JACK saved the standout for last: “Tetras”–Greek for “four.” Christoper Otto on first violin began, his sound darting like a bee around the church before John Pickford Richards joined him on the viola. There’s grit here, plenty of effects, similar to what you hear in Gyorgy Kurtag’s Microludes, but with a mono-focus. A hive-collectivity of construction site sounds coalesces into unisons. Interstellar squeals ring out as left hands descend and rise along strings lightning fast. A dancing motif on viola passes off to cello and centers us for a while, before the whole breaks into fabulous muting.

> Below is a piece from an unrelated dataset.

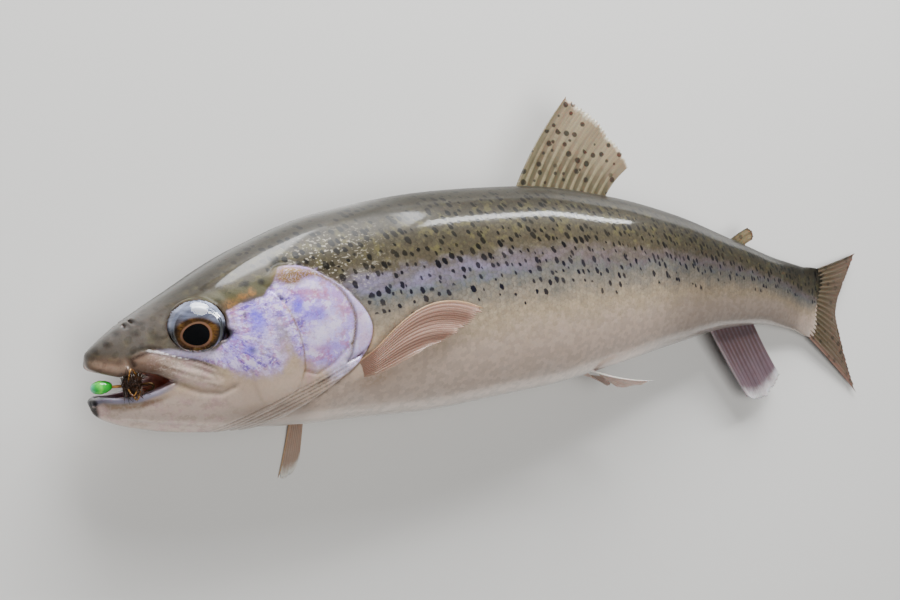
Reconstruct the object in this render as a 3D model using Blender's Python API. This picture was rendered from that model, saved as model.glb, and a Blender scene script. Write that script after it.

We hear radio tuning dial pure without static, before jumping on a race started by second violin and viola. Ultimately, cohesion rises out of a doppelganger interlude begun by Otto on violin. Then the players drop back and only the drone of a fan remained. A revel of silence deepened before applause erupted.

The freshness of JACK’s approach welcomes new listeners and educated fans alike. Their interpretations bristle, sparkle, and ache. When I think of those who’ve made their name running the same “abstruse” gauntlet of composers, like Kronos Quartet (who taught JACK, in fact), I think they better look to their laurels. These four young players will steal their show!

It’s no wonder that JACK Quartet plays Poisson Rouge often, but we hope they’ll come back to Baltimore soon. Kudos to Brian Sacawa and his $5,333 Kickstarter grant for bringing them to our attention.